Granted, Spain has known far deadlier attacks. 193 people died at Al-Qaeda’s bombing of Madrid’s Atocha train station in March 2004, injuring many more. 13 died at the more recent series of car-ramming attacks in Barcelona and Cambrils in 2017. Yet this latest attack is far better placed than any other previous one to trigger a long-overdue national debate on illegal immigration. The Spanish people have to ask themselves if any amount of illegal immigration is tolerable? And what means can be employed to end it? Whilst the 2004 and 2017 culprits were all legally residing in Spain, Kanjaa was not an asylum-seeker but simply an illegal immigrant who had a deportation order issued against him in June 2022. In thrall to express radicalization (he’d begun consuming ISIS propaganda a few weeks before), the police’s failure to prevent Kanjaa from doing harm is a worrying sign that Spanish intelligence is not up to the task of protecting innocents from would-be terrorists.
And yet, fully one week on, no such debate is happening beyond the confines of VOX, Spain’s right-wing, immigration-skeptic party. Even the right-of-center Partido Popular, with whom VOX is rumored to be mulling a coalition come the next race in December, has taken to refuting any possible association between the attack and Islam, or with immigration from Muslim-majority countries. You would think the Left, meanwhile, would have softened their views since rising to power in June 2018 in a coalition between the socialists and Podemos. Yet the Left has turned more—not less—pro-migration since, denouncing VOX’’s pronouncements on the matter as “xenophobic.” This shows that a substantial segment of Spanish society remains hopelessly wedded to multiculturalism, thus denying the rest of Spaniards the chance to debate on how to change policies in order to prevent attacks from happening in the future.
The Spanish Samuel Paty
What would it take for Spain—or any society, for that matter—to reassess the scale at which it welcomes immigrants from Muslim-majority countries? Not that such a reassessment would necessarily make a practical difference, since most such immigrants (primarily from neighboring Morocco in Spain’s case) file asylum claims underwritten by EU protocols over which the member states have entirely given up their sovereignty. Though such claims are often long shots, the mere act of filing one immediately shields the applicant from deportation pending a judge’s ruling on whether to grant or deny it. Those immigrants who come in a plainly illegal manner, meanwhile, or those who overstay the denial of their claim, are admittedly a population which, if public opinion supported such a move, the state could more swiftly deport than it currently is.

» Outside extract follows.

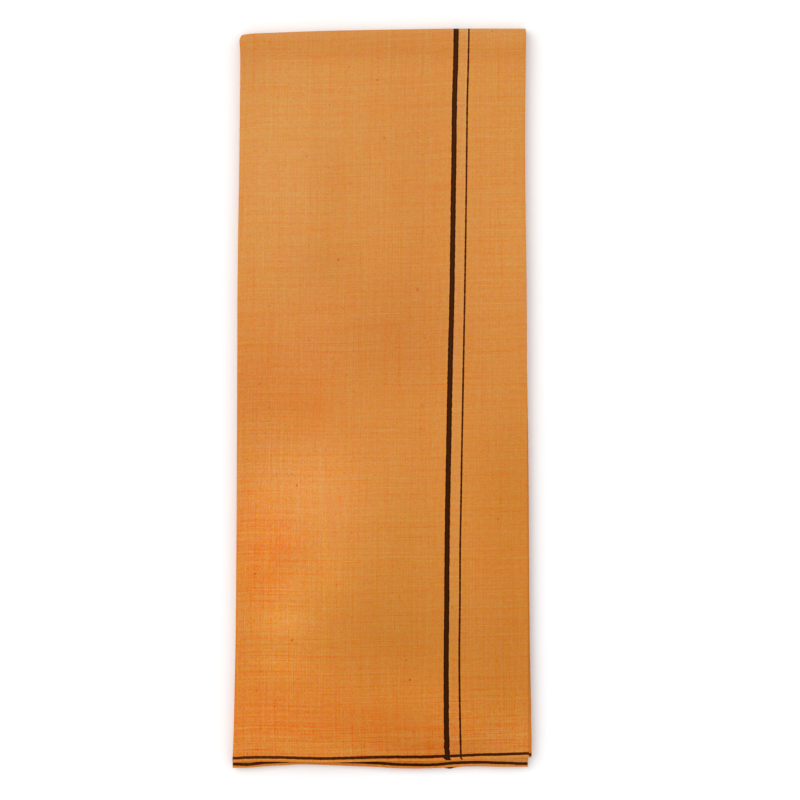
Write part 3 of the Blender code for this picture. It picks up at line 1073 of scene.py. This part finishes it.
def middle_cloth(material):
    """The six panels between, as one accordion with its folds at the two sides."""
    path = Path()
    across, rows = sheet_grid("middle", SIDES_PLAIN, FOOT_PLAIN, FOOT_HIDDEN)
    lefts = ("inside", "3/4", "3/4", "5/6", "5/6", "inside")
    rights = ("2/3", "2/3", "4/5", "4/5", "6/7", "6/7")
    for leaf, left, right in zip(range(2, PANELS), lefts, rights):
        path.run(leaf, across, left, right, leaf % 2 == 0)
        if leaf < PANELS - 1:
            path.loop(leaf, left, right, leaf % 2 == 1)

    def upper_foot(x, leaf):
        steps = stepped_out(x) * np.maximum(0.0, leaf - 3) / 5
        return smooth(FOOT_TOP, x) - OFF_TOP - steps + HIDDEN_WAVER * waver_by_leaf(leaf, x)

    def lower_foot(x, leaf):
        even = smooth(FOOT_SHOWN, x) + OFF_SHOWN + MIDDLE_STEP * (7 - leaf)
        return even + HIDDEN_WAVER * waver_by_leaf(leaf + 10, x)

    sheet = {
        "right": lambda y: smooth(RIGHT_FOLD, y),
        "upper_foot": upper_foot,
        "lower_foot": lower_foot,
        "start_way": 1.0,
        "stop_way": 1.0,
        "first_u": PANEL + TUCK_LENGTH,
        "edge_start": 0.0010,
        "bake_map": False,
        "striped": False,
    }
    piece = sheet_object("middle_cloth", path, rows, sheet, material)
    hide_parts("middle_layers")
    return piece


def stepped_out(x):
    """How far the last upper leaf steps out from under the top leaf at the foot, right of the middle."""
    return smooth(STEP, x) * eased(x / 50.0)


def waver_by_leaf(leaf, x):
    """Small waves of a selvedge, different for each leaf and even between two leaves."""
    whole = leaf + np.zeros_like(x)
    low = np.floor(whole)
    part = whole - low
    total = np.zeros_like(x)
    for number in np.unique(low):
        near = low == number
        here = waver(int(number) + 50, x / (1000 * PANEL))
        after = waver(int(number) + 51, x / (1000 * PANEL))
        total = np.where(near, here + (after - here) * part, total)
    return total


def last_panel_cloth(material):
    """The last panel, innermost. Its lower half reaches out at the foot and shows below the top leaf."""
    path = Path()
    across, rows = sheet_grid("last", SIDES_FINE, FOOT_PLAIN, FOOT_FINEST)
    for distance in reversed(TUCK):
        path.add(0.0, "7/8", "last", distance, INNER_LEAF + PITCH, (0.0, 1.0), 7)
    path.loop(7, "7/8", "last", True)
    path.run(8, across, "7/8", "last", True)
    sheet = {
        "right": lambda y: np.minimum(smooth(CUT_END, y), LAST_CUT_END) - LAST_CUT_IN,
        "upper_foot": lambda x, leaf: smooth(FOOT_TOP, x) - OFF_TOP - stepped_out(x),
        "lower_foot": lambda x, leaf: smooth(FOOT_SHOWN, x) + LAST_STEP * (8 - leaf),
        "start_way": -1.0,
        "stop_way": -1.0,
        "first_u": (PANELS - 1) * PANEL - TUCK_LENGTH,
        "edge_start": 0.0,
        "bake_map": True,
        "striped": False,
    }
    piece = sheet_object("last_panel_cloth", path, rows, sheet, material)
    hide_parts("last_panel")
    return piece


# The camera looks straight down from above the middle of the photo's frame
CAMERA_HEIGHT = 3.0
CAMERA_X = 0.0154
CAMERA_Y = -0.0013
FRAME_WIDTH = 0.6864
SENSOR = 36.0


def camera():
    data = bpy.data.cameras.new("camera")
    data.sensor_width = SENSOR
    data.lens = SENSOR * (CAMERA_HEIGHT - 2 * END_OUT * MM) / FRAME_WIDTH
    data.clip_start = 0.01
    data.clip_end = 50.0
    obj = bpy.data.objects.new("camera", data)
    obj.location = (CAMERA_X, CAMERA_Y, CAMERA_HEIGHT)
    bpy.context.scene.collection.objects.link(obj)
    bpy.context.scene.camera = obj


# The floor, a hair below the cloth's underside, the sky's strength, and the lamp, in metres and degrees
FLOOR_GREY = 0.92
FLOOR_HALF = 6.0
FLOOR_LEVEL = -0.0004
SKY = 0.97
LAMP_POWER = 0.84
LAMP_ANGLE = 50.0
LAMP_PLACE = (-1.6, 1.2, 2.2)


def surroundings():
    """A plain pale floor, an even sky and one large soft lamp on the upper left."""
    mesh = bpy.data.meshes.new("floor")
    signs = ((-1, -1), (1, -1), (1, 1), (-1, 1))
    corners = [(x * FLOOR_HALF, y * FLOOR_HALF, FLOOR_LEVEL) for x, y in signs]
    mesh.from_pydata(corners, [], [(0, 1, 2, 3)])
    material = bpy.data.materials.new("floor_paint")
    material.use_nodes = True
    shader = material.node_tree.nodes["Principled BSDF"]
    shader.inputs["Base Color"].default_value = (FLOOR_GREY, FLOOR_GREY, FLOOR_GREY, 1.0)
    shader.inputs["Roughness"].default_value = 0.9
    mesh.materials.append(material)
    floor = bpy.data.objects.new("floor", mesh)
    bpy.context.scene.collection.objects.link(floor)
    world = bpy.data.worlds.new("sky")
    world.use_nodes = True
    background = world.node_tree.nodes["Background"]
    background.inputs["Color"].default_value = (1.0, 1.0, 1.0, 1.0)
    background.inputs["Strength"].default_value = SKY
    bpy.context.scene.world = world
    lamp = bpy.data.lights.new("soft_lamp", "SUN")
    lamp.angle = math.radians(LAMP_ANGLE)
    lamp.energy = LAMP_POWER
    obj = bpy.data.objects.new("soft_lamp", lamp)
    obj.location = LAMP_PLACE
    obj.rotation_euler = aimed_at(obj.location, (0.0, 0.0, 0.0))
    bpy.context.scene.collection.objects.link(obj)


def aimed_at(place, target):
    """Turn of a lamp at a place that points it at a target."""
    away = np.array(target) - np.array(place)
    down = math.atan2(math.hypot(away[0], away[1]), -away[2])
    round_z = math.atan2(-away[0], away[1])
    return (down, 0.0, round_z)


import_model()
for start_object in [o for o in bpy.data.objects if o.name in ("Cube", "Light", "Camera")]:
    bpy.data.objects.remove(start_object)
bpy.context.scene.view_settings.view_transform = "Standard"
camera()
surroundings()
cotton = woven_cotton()
for made in (end_panel_cloth(cotton), middle_cloth(cotton), last_panel_cloth(cotton)):
    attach(made, "root")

If last week’s attack isn’t the catalyst for a move in public opinion, it’s hard to fathom what could be. On Wednesday in Spain’s southernmost most outpost of Algeciras (a mere 30-minute boat ride from Morocco across the Mediterranean’s narrowest strip of water), 25-year-old Moroccan national Yassine Kanjaa left the squalid apartment where he had been illegally squatting since first arriving to the city in 2019 and headed towards the church-filled old-town. In one parish, he vandalized paintings and religious artifacts; imprecated parishioners mid-prayer, yelling their faith was “not the authentic one”; and attacked a priest, who has since recovered and is in stable condition. Later at a nearby church, Kanjaa vandalized again, fought with a sexton, chased him down to a nearby square, and slit his throat amidst cries of “Allah Akbar,” all videotaped by shocked onlookers. This attack was as gruesome as the murder of Samuel Paty, a French school teacher who was beheaded by an Islamist in 2020.

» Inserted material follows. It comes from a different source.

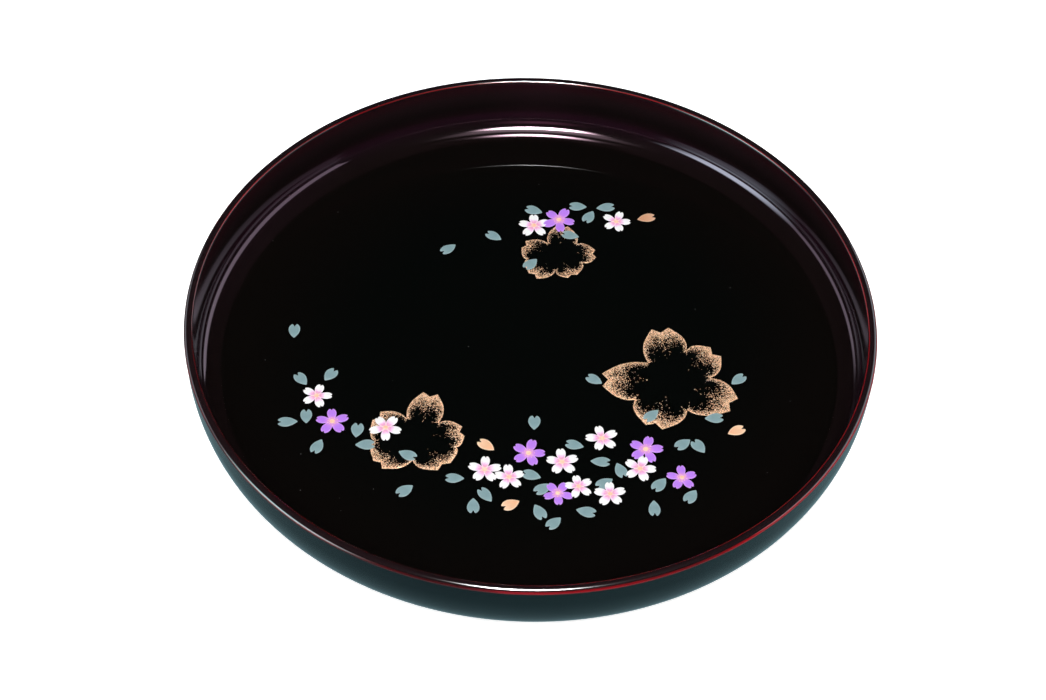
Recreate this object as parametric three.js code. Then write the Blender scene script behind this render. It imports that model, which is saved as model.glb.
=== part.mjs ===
// A round lacquered serving tray, built up from three glued wooden pieces:
//   wall_ring    the turned side: lip, wall, rounded heel and inner cove, with a rabbet for the floor
//   floor_board  the flat round panel, its stepped edge sitting down into the wall ring's rabbet
//   foot_ring    the ring that the tray stands on, let into a groove under the floor board
// Every piece is a body of revolution about the Z axis. Lengths are in millimetres, angles in degrees.
// The origin is the centre of the resting plane, +Z is up and +Y points away from the person served.
import * as THREE from "three";

// Driving dimensions.
const TRAY_RADIUS = 150; // outside, just under the lip
const TRAY_HEIGHT = 36; // from the table to the crown of the lip
const INNER_DEPTH = 28; // from the crown of the lip to the floor
const LIP_THICKNESS = 4;
const LIP_CROWN_RADIUS = 2.9; // the lip's rounded top
const LIP_OUTER_RADIUS = 1.2; // the softer edge, outside
const LIP_INNER_RADIUS = 1.2; // the same softness on the inner edge
const LIP_OUTER_TILT = 40; // where the crown meets the outer edge's rounding
const LIP_INNER_TILT = 17; // where it meets the inner edge's rounding
const INNER_DRAFT = 0.5; // the inner wall leans in by this much down to the cove
const OUTER_DRAFT = 0.3; // the outer wall leans in by this much down to the heel
const COVE_WIDTH = 9.5; // horizontal run of the curve between the inner wall and the floor
const COVE_HEIGHT = 7;
const HEEL_DEPTH = 7; // from the crown of the lip down to where the heel's curve starts
const HEEL_WIDTH = 13; // horizontal run of the heel's curve
const FOOT_HEIGHT = 3; // clear space under the floor board
const FOOT_RADIUS = 116; // outside of the foot ring
const FOOT_WIDTH = 8;
const FOOT_EDGE_RADIUS = 0.8;
const FOOT_TENON = 1.5; // how deep the foot ring goes into the floor board
const RABBET_WIDTH = 10; // ledge of the wall ring under the floor board's edge
const RABBET_HEIGHT = 2.5; // thickness of that ledge
const GLUE_GAP = 0.3; // room for glue and lacquer in each joint

const AROUND = 120; // straight sides in one turn

// Levels and radii that follow from the driving dimensions.
const FLOOR_TOP = TRAY_HEIGHT - INNER_DEPTH;
const COVE_TOP = FLOOR_TOP + COVE_HEIGHT;
const INNER_RADIUS = TRAY_RADIUS - LIP_THICKNESS;
const FLOOR_RADIUS = INNER_RADIUS - INNER_DRAFT - COVE_WIDTH;
const LEDGE_TOP = FOOT_HEIGHT + RABBET_HEIGHT;
const LEDGE_RADIUS = FLOOR_RADIUS - RABBET_WIDTH;
const HEEL_TOP = TRAY_HEIGHT - HEEL_DEPTH;
const HEEL_RADIUS = TRAY_RADIUS - OUTER_DRAFT - HEEL_WIDTH;

const { degToRad } = THREE.MathUtils;

// Points of an elliptical arc about (r, z), from one angle to another.
function arc(r, z, across, up, from, to, steps) {
  const points = [];
  for (let i = 0; i <= steps; i++) {
    const angle = degToRad(from + ((to - from) * i) / steps);
    points.push([r + across * Math.cos(angle), z + up * Math.sin(angle)]);
  }
  return points;
}

// Turns a profile of [radius, height] points about the Z axis.
function turned(name, profile, material) {
  const points = profile.map(([r, z]) => new THREE.Vector2(r, z));
  const geometry = new THREE.LatheGeometry(points, AROUND).rotateX(Math.PI / 2);
  const mesh = new THREE.Mesh(geometry, material);
  mesh.name = name;
  return mesh;
}

// The lip from outside to inside: outer edge, crown and inner edge, each arc running into the next.
function lip() {
  const crown = LIP_CROWN_RADIUS;
  const outer = LIP_OUTER_RADIUS;
  const inner = LIP_INNER_RADIUS;
  const crownZ = TRAY_HEIGHT - crown;
  const crownR = TRAY_RADIUS - outer - (crown - outer) * Math.sin(degToRad(LIP_OUTER_TILT));
  const outerZ = crownZ + (crown - outer) * Math.cos(degToRad(LIP_OUTER_TILT));
  const innerR = crownR - (crown - inner) * Math.sin(degToRad(LIP_INNER_TILT));
  const innerZ = crownZ + (crown - inner) * Math.cos(degToRad(LIP_INNER_TILT));
  return [
    ...arc(TRAY_RADIUS - outer, outerZ, outer, outer, 0, 90 - LIP_OUTER_TILT, 2),
    ...arc(crownR, crownZ, crown, crown, 90 - LIP_OUTER_TILT, 90 + LIP_INNER_TILT, 4).slice(1),
    ...arc(innerR, innerZ, inner, inner, 90 + LIP_INNER_TILT, 180, 4).slice(1),
  ];
}

// Lip, wall, heel and cove in one closed outline, starting at the ledge and going round by the outside.
function wallRing(material) {
  const start = [LEDGE_RADIUS, FOOT_HEIGHT];
  const profile = [
    start,
    ...arc(HEEL_RADIUS, HEEL_TOP, HEEL_WIDTH, HEEL_TOP - FOOT_HEIGHT, -90, 0, 10),
    ...lip(),
    ...arc(FLOOR_RADIUS, COVE_TOP, COVE_WIDTH, -COVE_HEIGHT, 0, 90, 7),
    [FLOOR_RADIUS, LEDGE_TOP],
    [LEDGE_RADIUS, LEDGE_TOP],
    start,
  ];
  return turned("wall_ring", profile, material);
}

// The panel, with a stepped edge above the ledge and a groove below for the foot ring.
function floorBoard(material) {
  const grooveTop = FOOT_HEIGHT + FOOT_TENON;
  const grooveInner = FOOT_RADIUS - FOOT_WIDTH - GLUE_GAP;
  const grooveOuter = FOOT_RADIUS + GLUE_GAP;
  const profile = [
    [0, FOOT_HEIGHT],
    [grooveInner, FOOT_HEIGHT],
    [grooveInner, grooveTop],
    [grooveOuter, grooveTop],
    [grooveOuter, FOOT_HEIGHT],
    [LEDGE_RADIUS - GLUE_GAP, FOOT_HEIGHT],
    [LEDGE_RADIUS - GLUE_GAP, LEDGE_TOP + GLUE_GAP],
    [FLOOR_RADIUS - GLUE_GAP, LEDGE_TOP + GLUE_GAP],
    [FLOOR_RADIUS - GLUE_GAP, FLOOR_TOP],
    [0, FLOOR_TOP],
  ];
  return turned("floor_board", profile, material);
}

// The foot: a flat resting face with rounded edges, and a square top that goes up into the groove.
function footRing(material) {
  const inner = FOOT_RADIUS - FOOT_WIDTH;
  const top = FOOT_HEIGHT + FOOT_TENON - GLUE_GAP;
  const edge = FOOT_EDGE_RADIUS;
  const start = [inner, top];
  const profile = [
    start,
    ...arc(inner + edge, edge, edge, edge, 180, 270, 3),
    ...arc(FOOT_RADIUS - edge, edge, edge, edge, 270, 360, 3),
    [FOOT_RADIUS, top],
    start,
  ];
  return turned("foot_ring", profile, material);
}

const tameLacquer = new THREE.MeshStandardMaterial({ color: 0x2b1013, roughness: 0.08, metalness: 0 });
const blackLacquer = new THREE.MeshStandardMaterial({ color: 0x070707, roughness: 0.06, metalness: 0 });

const tray = new THREE.Group();
tray.add(wallRing(tameLacquer), floorBoard(blackLacquer), footRing(blackLacquer));

export default tray;
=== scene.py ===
"""Looks of the round lacquered serving tray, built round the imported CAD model. Lengths are in metres."""

import math
import random

import bmesh
import bpy
from mathutils import Matrix, Vector


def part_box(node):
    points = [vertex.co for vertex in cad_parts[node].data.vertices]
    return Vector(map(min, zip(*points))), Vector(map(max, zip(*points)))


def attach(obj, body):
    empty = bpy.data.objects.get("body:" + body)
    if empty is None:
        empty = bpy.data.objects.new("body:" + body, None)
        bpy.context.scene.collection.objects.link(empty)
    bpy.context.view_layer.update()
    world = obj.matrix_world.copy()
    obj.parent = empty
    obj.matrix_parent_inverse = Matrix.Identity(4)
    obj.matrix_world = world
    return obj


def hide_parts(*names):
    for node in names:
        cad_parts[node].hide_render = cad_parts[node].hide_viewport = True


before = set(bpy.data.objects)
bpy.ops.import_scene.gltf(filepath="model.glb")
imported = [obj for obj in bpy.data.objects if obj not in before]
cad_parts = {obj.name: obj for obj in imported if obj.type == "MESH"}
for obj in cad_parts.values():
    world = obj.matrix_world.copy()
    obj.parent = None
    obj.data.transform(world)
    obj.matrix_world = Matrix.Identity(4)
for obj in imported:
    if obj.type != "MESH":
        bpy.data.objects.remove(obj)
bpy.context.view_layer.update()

MM = 0.001

# Sizes that the CAD model gives.
TRAY_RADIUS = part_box("wall_ring")[1][0]
TRAY_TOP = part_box("wall_ring")[1][2]
FLOOR_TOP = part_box("floor_board")[1][2]
BOARD_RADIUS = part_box("floor_board")[1][0]
BOARD_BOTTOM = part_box("floor_board")[0][2]
FOOT_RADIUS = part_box("foot_ring")[1][0]
FOOT_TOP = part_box("foot_ring")[1][2]

# Sizes inside the pieces, as the CAD model has them.
GLUE_GAP = 0.3 * MM
LIP_THICKNESS = 4 * MM
LIP_CROWN_RADIUS = 2.9 * MM
LIP_OUTER_RADIUS = 1.2 * MM
LIP_INNER_RADIUS = 1.2 * MM
LIP_OUTER_TILT = 40
LIP_INNER_TILT = 17
INNER_DRAFT = 0.5 * MM
OUTER_DRAFT = 0.3 * MM
COVE_HEIGHT = 7 * MM
HEEL_DEPTH = 7 * MM
HEEL_WIDTH = 13 * MM
FOOT_WIDTH = 8 * MM
FOOT_EDGE_RADIUS = 0.8 * MM
RABBET_WIDTH = 10 * MM
RABBET_HEIGHT = 2.5 * MM

INNER_RADIUS = TRAY_RADIUS - LIP_THICKNESS
FLOOR_RADIUS = BOARD_RADIUS + GLUE_GAP
LEDGE_RADIUS = FLOOR_RADIUS - RABBET_WIDTH

AROUND = 720  # sides in one turn of a fine body of revolution
SHARP = 35  # edges that turn by more degrees than this stay crisp
SEAM = 0.02 * MM  # the lacquer film closes the glue joints but for this
FLOOR_RINGS = (1, 0.97, 0.9, 0.75, 0.5, 0.25, 0.01)  # where the floor's rings of faces meet


# ---------------------------------------------------------------- bodies of revolution


def arc(r, z, across, up, start, end, steps):
    """Points of an elliptical arc about (r, z), from one angle to another, in degrees."""
    points = []
    for i in range(steps + 1):
        angle = math.radians(start + (end - start) * i / steps)
        points.append((r + across * math.cos(angle), z + up * math.sin(angle)))
    return points


def linked(name, mesh):
    """An object of the mesh, in the scene."""
    piece = bpy.data.objects.new(name, mesh)
    bpy.context.scene.collection.objects.link(piece)
    return piece


def turned(name, runs):
    """A closed profile turned about the Z axis. Each run is a material and its (radius, height) points."""
    profile = [point for _, points in runs for point in points]
    slots = [slot for slot, (_, points) in enumerate(runs) for _ in points]
    count = len(profile)
    vertices = []
    faces = []
    for side in range(AROUND):
        angle = 2 * math.pi * side / AROUND
        vertices += [(r * math.cos(angle), r * math.sin(angle), z) for r, z in profile]
    for side in range(AROUND):
        here = side * count
        there = (side + 1) % AROUND * count
        for i in range(count):
            j = (i + 1) % count
            faces.append((here + i, there + i, there + j, here + j))
    mesh = bpy.data.meshes.new(name)
    mesh.from_pydata(vertices, [], faces)
    for material, _ in runs:
        mesh.materials.append(material)
    mesh.polygons.foreach_set("material_index", slots * AROUND)
    mesh.shade_smooth()
    mesh.set_sharp_from_angle(angle=math.radians(SHARP))
    return linked(name, mesh)


def lip_arcs():
    """The lip's outer edge, crown and inner edge, as three arcs that run into each other."""
    crown = LIP_CROWN_RADIUS
    outer = LIP_OUTER_RADIUS
    inner = LIP_INNER_RADIUS
    out_tilt = math.radians(LIP_OUTER_TILT)
    in_tilt = math.radians(LIP_INNER_TILT)
    crown_z = TRAY_TOP - crown
    crown_r = TRAY_RADIUS - outer - (crown - outer) * math.sin(out_tilt)
    outer_z = crown_z + (crown - outer) * math.cos(out_tilt)
    inner_r = crown_r - (crown - inner) * math.sin(in_tilt)
    inner_z = crown_z + (crown - inner) * math.cos(in_tilt)
    return (
        arc(TRAY_RADIUS - outer, outer_z, outer, outer, 0, 90 - LIP_OUTER_TILT, steps=10),
        arc(crown_r, crown_z, crown, crown, 90 - LIP_OUTER_TILT, 90 + LIP_INNER_TILT, steps=16),
        arc(inner_r, inner_z, inner, inner, 90 + LIP_INNER_TILT, 180, steps=10),
    )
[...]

Granted, Spain has known far deadlier attacks. 193 people died at Al-Qaeda’s bombing of Madrid’s Atocha train station in March 2004, injuring many more. 13 died at the more recent series of car-ramming attacks in Barcelona and Cambrils in 2017. Yet this latest attack is far better placed than any other previous one to trigger a long-overdue national debate on illegal immigration. The Spanish people have to ask themselves if any amount of illegal immigration is tolerable? And what means can be employed to end it? Whilst the 2004 and 2017 culprits were all legally residing in Spain, Kanjaa was not an asylum-seeker but simply an illegal immigrant who had a deportation order issued against him in June 2022. In thrall to express radicalization (he’d begun consuming ISIS propaganda a few weeks before), the police’s failure to prevent Kanjaa from doing harm is a worrying sign that Spanish intelligence is not up to the task of protecting innocents from would-be terrorists.

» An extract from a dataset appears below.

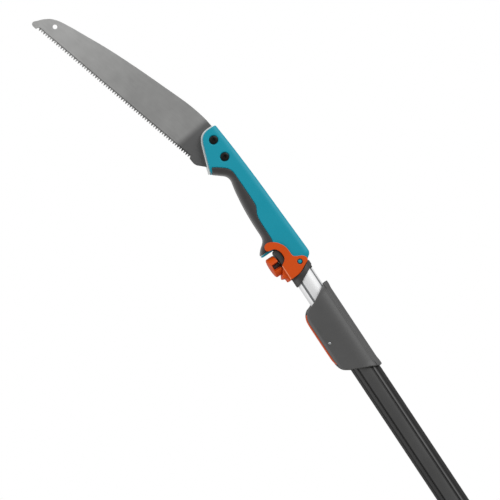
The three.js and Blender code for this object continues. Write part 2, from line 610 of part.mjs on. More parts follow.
// End cap: rubber cup over the outer tube's foot, with a spigot inside it.
place('end_cap', turned([
  [0, 0], [21, 0], [22.4, 1.4], [22.6, 12], [21.9, 13], [22.5, 14], [22.3, 40], [21.5, 42],
  [20.3, 42], [20.3, 4], [18.2, 4], [18.2, 30], [16, 30], [16, 4], [0, 4],
], 'z', 32), RUBBER, group);

export default group;
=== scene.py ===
import math

import bmesh
import bpy
import numpy as np
from mathutils import Matrix, Vector
from mathutils.geometry import convex_hull_2d


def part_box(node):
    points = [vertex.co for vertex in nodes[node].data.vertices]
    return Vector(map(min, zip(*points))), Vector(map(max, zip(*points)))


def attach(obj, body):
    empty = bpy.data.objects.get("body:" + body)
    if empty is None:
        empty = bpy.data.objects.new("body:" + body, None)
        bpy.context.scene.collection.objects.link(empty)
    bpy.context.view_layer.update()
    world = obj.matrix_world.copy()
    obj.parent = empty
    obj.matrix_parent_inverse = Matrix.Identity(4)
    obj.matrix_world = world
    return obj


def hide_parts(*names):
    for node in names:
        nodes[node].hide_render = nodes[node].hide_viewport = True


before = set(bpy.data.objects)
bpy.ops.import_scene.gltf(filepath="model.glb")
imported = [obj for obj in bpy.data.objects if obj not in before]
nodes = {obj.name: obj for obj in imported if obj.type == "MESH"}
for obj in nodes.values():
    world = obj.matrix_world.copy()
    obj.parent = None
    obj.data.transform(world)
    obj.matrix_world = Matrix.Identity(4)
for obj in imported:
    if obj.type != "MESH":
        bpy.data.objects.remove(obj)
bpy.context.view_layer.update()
scene = bpy.context.scene

# ---------------------------------------------------------------------------------------
# Studio: a plain pale floor under the extended pole, an even white surround, two large
# soft boxes from the right and left of the camera and one overhead.
MM = 0.001
INNER_TUBE_LENGTH = 1500
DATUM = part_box("inner_tube")[0].z + INNER_TUBE_LENGTH * MM


def linear(code):
    """An sRGB hex colour as linear RGBA."""
    parts = [int(code[i:i + 2], 16) / 255 for i in (1, 3, 5)]
    return [p / 12.92 if p <= 0.04045 else ((p + 0.055) / 1.055) ** 2.4 for p in parts] + [1]


def add(tree, kind, sockets=None, **settings):
    """Adds one node, with its settings and the values or links of its sockets."""
    made = tree.nodes.new(kind)
    for name, value in settings.items():
        setattr(made, name, value)
    for name, value in (sockets or {}).items():
        if isinstance(value, bpy.types.NodeSocket):
            tree.links.new(value, made.inputs[name])
        else:
            made.inputs[name].default_value = value
    return made


def surface(name, **values):
    """A material with one Principled shader, whose uniform values are set on its sockets."""
    material = bpy.data.materials.new(name)
    material.use_nodes = True
    tree = material.node_tree
    tree.nodes.clear()
    shader = add(tree, "ShaderNodeBsdfPrincipled", values)
    add(tree, "ShaderNodeOutputMaterial", {"Surface": shader.outputs["BSDF"]})
    return material, tree, shader


SAW_LEAN = math.radians(33.6)
VIEW_TURN = math.radians(8.5)
CAMERA_AWAY = 6.0
FRAME_WIDTH = 0.7443
AIM_ACROSS = -0.0460
AIM_HEIGHT = 0.0641
look = Vector((math.sin(VIEW_TURN), math.cos(VIEW_TURN), 0))
across = Vector((math.cos(VIEW_TURN), -math.sin(VIEW_TURN), 0))
aim = across * AIM_ACROSS + Vector((0, 0, DATUM + AIM_HEIGHT))
right = across * math.cos(SAW_LEAN) - Vector((0, 0, math.sin(SAW_LEAN)))
up = across * math.sin(SAW_LEAN) + Vector((0, 0, math.cos(SAW_LEAN)))
lens = bpy.data.cameras.new("camera")
lens.sensor_width = 36
lens.lens = lens.sensor_width * CAMERA_AWAY / FRAME_WIDTH
lens.clip_end = 60
camera = bpy.data.objects.new("camera", lens)
scene.collection.objects.link(camera)
turn = Matrix((right, up, -look)).transposed().to_4x4()
camera.matrix_world = Matrix.Translation(aim - look * CAMERA_AWAY) @ turn
scene.camera = camera
scene.view_settings.view_transform = "Standard"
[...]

And yet, fully one week on, no such debate is happening beyond the confines of VOX, Spain’s right-wing, immigration-skeptic party. Even the right-of-center Partido Popular, with whom VOX is rumored to be mulling a coalition come the next race in December, has taken to refuting any possible association between the attack and Islam, or with immigration from Muslim-majority countries. You would think the Left, meanwhile, would have softened their views since rising to power in June 2018 in a coalition between the socialists and Podemos. Yet the Left has turned more—not less—pro-migration since, denouncing VOX’’s pronouncements on the matter as “xenophobic.” This shows that a substantial segment of Spanish society remains hopelessly wedded to multiculturalism, thus denying the rest of Spaniards the chance to debate on how to change policies in order to prevent attacks from happening in the future.